I feel recently, Apple software products have decreased significantly in terms of refinement and quality and I seriously hope, this trend does not continue, like in its latest victim, Aperture, or we may be forced to look elsewhere again.


- It may be a style decision only, but moving deliberately from colored icons to black and white (as in Lion) is a step back in my opinion. Color helps tell icons apart. Color may not be required for text, but there is a good reason, why we switched from monochrome displays in the 80s to full color screens today.

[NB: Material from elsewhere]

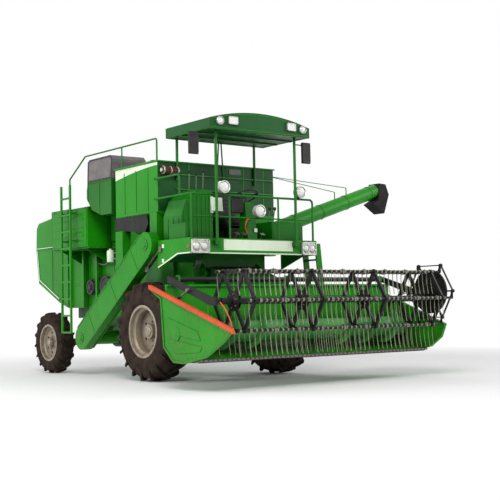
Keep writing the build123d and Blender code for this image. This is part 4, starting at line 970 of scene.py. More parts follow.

- Upon losing connection to the internet, with Facebook or Flickr having shared albums in Aperture, an error message pops up that tell you, there was a problem with the sync. That's ok, but the message pops up about 50 times and you have to click every single one away. It's Windows 95 all over again. We used to laugh at multiple identical error messages, now we get them in a professional application from Apple? ***?


- Sharing to Flickr and Facebook has gotten that much more complicated as opposed to 3.2.x, as the individual albums are no longer displayed or displayable in the left library column. So in order to add pics to an existing shared album, I have to go over the share button and select my album from a pull down menu. Again, this is not drag & drop, this is Windows 95 and I don't like it one bit and I'm sure, many others don't either.


I found these issues after spending maybe 30 minutes with the new 3.3 version, now tell me QA did a good job?


Please, we want the old Apple software quality back, don't let success get in your way!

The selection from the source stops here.